Outside of this, we are looking to fulfill level four of the pyramid. By garnering more likes on our social media posts, we are able to increase our recognition and self-esteem, and it enables us to feel a higher status when we are sometimes the center of attention.
I'm sure there are a handful of genuine other reasons why people use social media, but by and far, it is to fulfill levels three and four of the pyramid.
It's going to be hard to argue that social media is typically used to fulfill self-actualization needs.
And that's what I'm trying to get at.
Self-actualization is defined as “the realization or fulfillment of one's talents and potentialities, especially considered as a drive or need present in everyone.”
As I stated before in my other article, we should be on a lifelong journey seeking self-actualization, our "higher purpose" as the more religiously rigid may feel comfortable with calling it.

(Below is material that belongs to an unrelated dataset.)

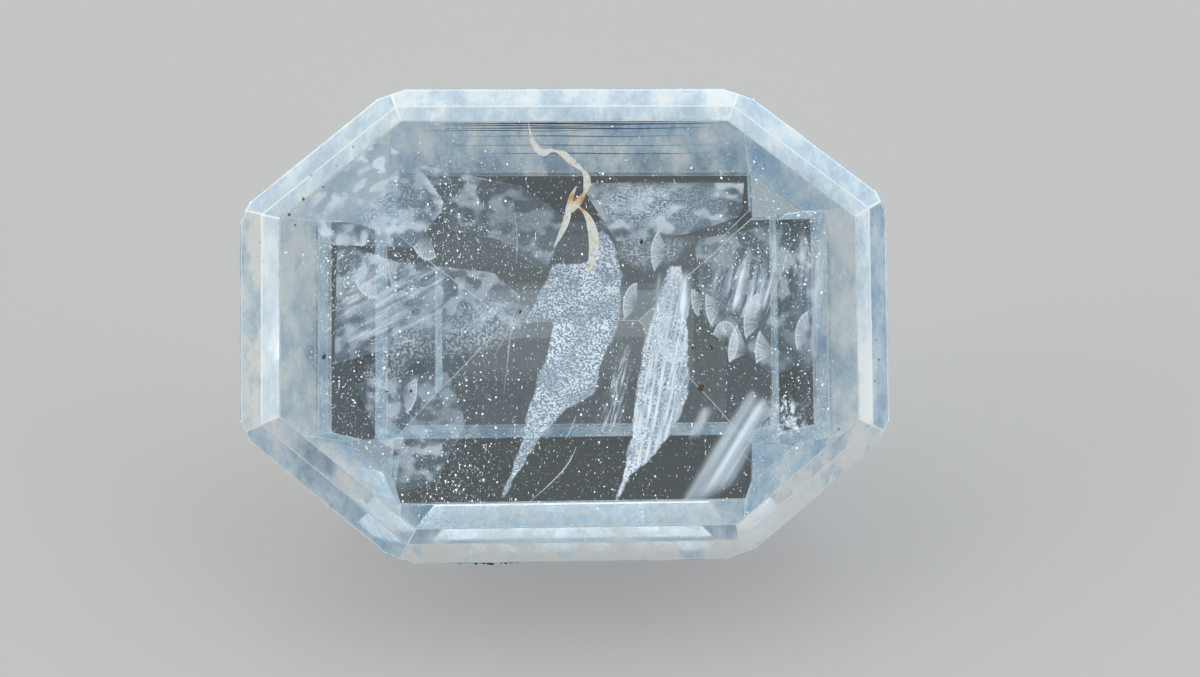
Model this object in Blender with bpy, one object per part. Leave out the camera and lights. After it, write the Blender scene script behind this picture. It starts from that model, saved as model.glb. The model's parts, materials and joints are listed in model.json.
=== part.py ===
"""A loose octagonal step-cut sapphire, lying on one facet of its pavilion.

The stone is cut the way a lapidary cuts it: from one block, one flat facet at a time.
It is first cut in its own frame, with the table level and up, its long axis along X and
the girdle's lower edge at height zero. It is then tipped forward and set down on the
pavilion facet that it balances on, so its table leans towards the front, which is -Y.
"""

import math
from collections import namedtuple

import bmesh
import bpy
from mathutils import Matrix, Vector

MM = 0.001

# Each of the eight sides of the outline, anticlockwise from the right end as seen from above.
# azimuth: where the side faces, in degrees. reach: from the stone's middle to the girdle, in mm.
# crown: the plan width of both crown steps together, in mm.
# belly: how far in from the girdle each pavilion tier ends, in mm, and
# depths: how far below the girdle's lower edge that is, in mm. The stone was cut by eye, so the
# tiers of neighbouring sides don't end level with one another.
# keel_slope: the slope of the last tier, which runs in to the keel, in degrees.
Side = namedtuple("Side", "name azimuth reach crown belly depths keel_slope")
SIDES = (
    Side("right end", 1.2, 5.98, 0.59, (1.07, 2.00, 3.15), (1.30, 2.25, 3.32), 40.2),
    Side("back right corner", 53.2, 5.47, 0.63, (1.09, 2.12, 3.20), (1.75, 3.19, 4.28), 40.2),
    Side("back", 90.3, 4.40, 0.61, (1.56, 2.71, 3.72), (1.80, 3.02, 4.02), 42.5),
    Side("back left corner", 129.1, 5.46, 0.62, (1.40, 2.40, 3.36), (2.16, 3.33, 4.32), 30.0),
    Side("left end", 180.2, 6.02, 0.77, (1.40, 2.45, 3.55), (1.59, 2.61, 3.55), 36.9),
    Side("front left corner", 230.7, 5.37, 0.74, (1.09, 2.16, 3.22), (2.10, 3.57, 4.33), 32.0),
    Side("front", 271.0, 4.36, 0.66, (1.07, 2.28, 3.50), (1.61, 2.92, 3.86), 35.5),
    Side("front right corner", 311.0, 5.43, 0.59, (0.92, 2.02, 3.12), (1.92, 3.53, 4.38), 30.0),
)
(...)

It will allow us to find deep meaning and fulfillment.
And we're not going to be able to do that if we're constantly fighting an uphill battle with an imaginary set of success, beauty, and image standards that social media portrays to us. It'll cause us to become stuck at levels three and four of the pyramid, as depicted above.
Final Word
Don't allow social media to suck you into a skewed reality. Survivorship bias is a real thing, and it tricks our brain into trying to play catch up (with imaginary things) at levels three and four of the pyramid, even though we may be completely A-OK at these levels.
If our brains are returning a false positive at levels three and four, we will spend the majority of our energy trying to fulfill ourselves at those levels, and never working towards achieving self-actualization, or our best selves.
So learn to put the phone down, or limit yourselves on social media.
If not, engrain into your brains that the deck is stacked against you because of survivorship bias when you're scrolling your news feed. But be warned, even then, don't forget that thoughts are things. The eyes are the windows to the soul.